The ‘Unwritten Law’ Of Doing Business In Oil-Rich Angola

Since the end of a nearly three-decade long civil war, Angola, a country of 20 million people, has grown at a spectacular rate to become Africa’s fifth largest economy and one of the most attractive investment destination on the continent.

This impressive average growth rate of 11 percent over the past decade, however, masks a rather authoritarian rule by the country’s 72 years old President José Eduardo dos Santos, who many analysts feel has done little to encourage foreign investors into other sectors of the economy other than the country’s cash-cow — oil and gas.

According to Ron Derby, an editor at Financial Mail, no one can do business in the oil rich country without the blessing or partnering with the ruling family in Angola and in particular with the Africa’s richest woman, Isabel dos Santos, the eldest daughter of President Dos Santos.

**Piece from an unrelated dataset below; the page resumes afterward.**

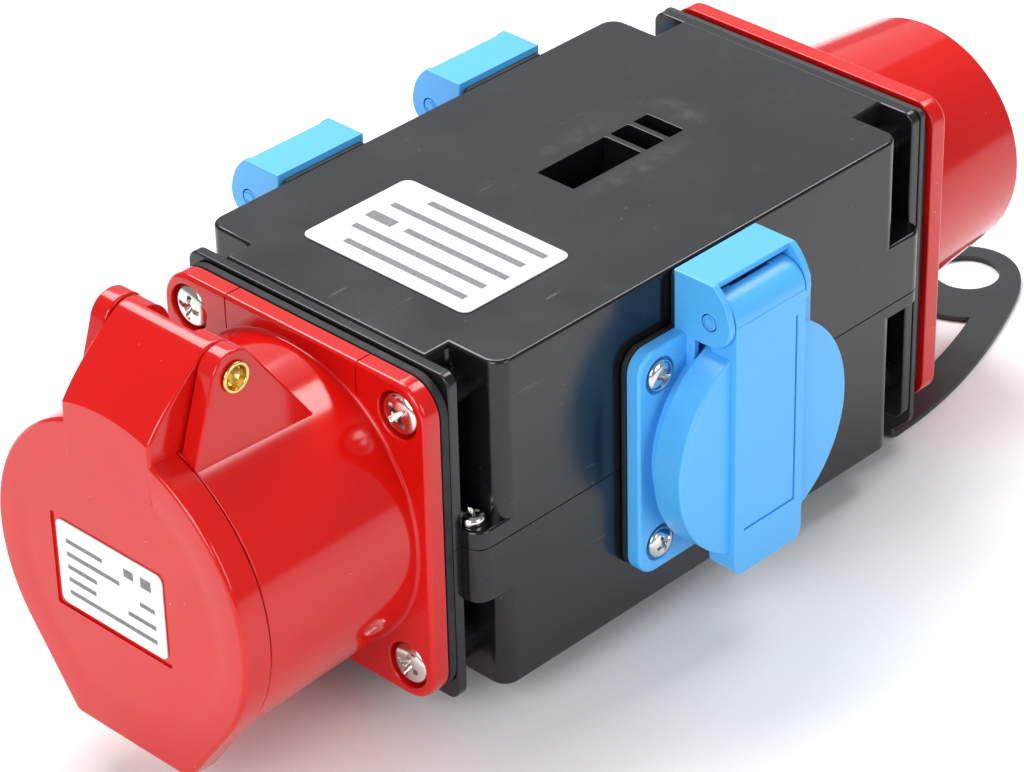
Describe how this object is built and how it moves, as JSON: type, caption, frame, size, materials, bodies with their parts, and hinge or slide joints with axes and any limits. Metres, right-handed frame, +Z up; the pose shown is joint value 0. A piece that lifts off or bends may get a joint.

“That’s just one of many “unwritten laws” of doing business in the oil-rich state,” Derby said in his opinion piece.

But even if an investors gets the family’s blessing and successfully enters the Angolan market, they will have to find a way to manage another problem in the form of the Presidents advanced age.

” Succession politics”

Succession politics has taken center stage in the country in the last few years and any instance of power change could leave any investor who made deals with the Dos Santos exposed to extortion from the new ruling elite.

Angola is known for being one of the corrupt countries on the continent.

” If a corporate enters that country with the blessing of the first family … they could find themselves on the wrong side of the divide when the political winds change,” Derby said.

With the country’s top revenue earner oil suffering from falling prices on the international market, President Dos Santos, who is one of the longest serving ruler in Africa, might now consider diversifying the economy to other sectors.

The telecoms sector is slowly being opened up to investors, but there is a catch. Any investment in the sector has to have Isabel has one of the major shareholders.

She is already the largest shareholder in Unitel SA, the leading mobile phone operator in Angola with about 75 percent of the market.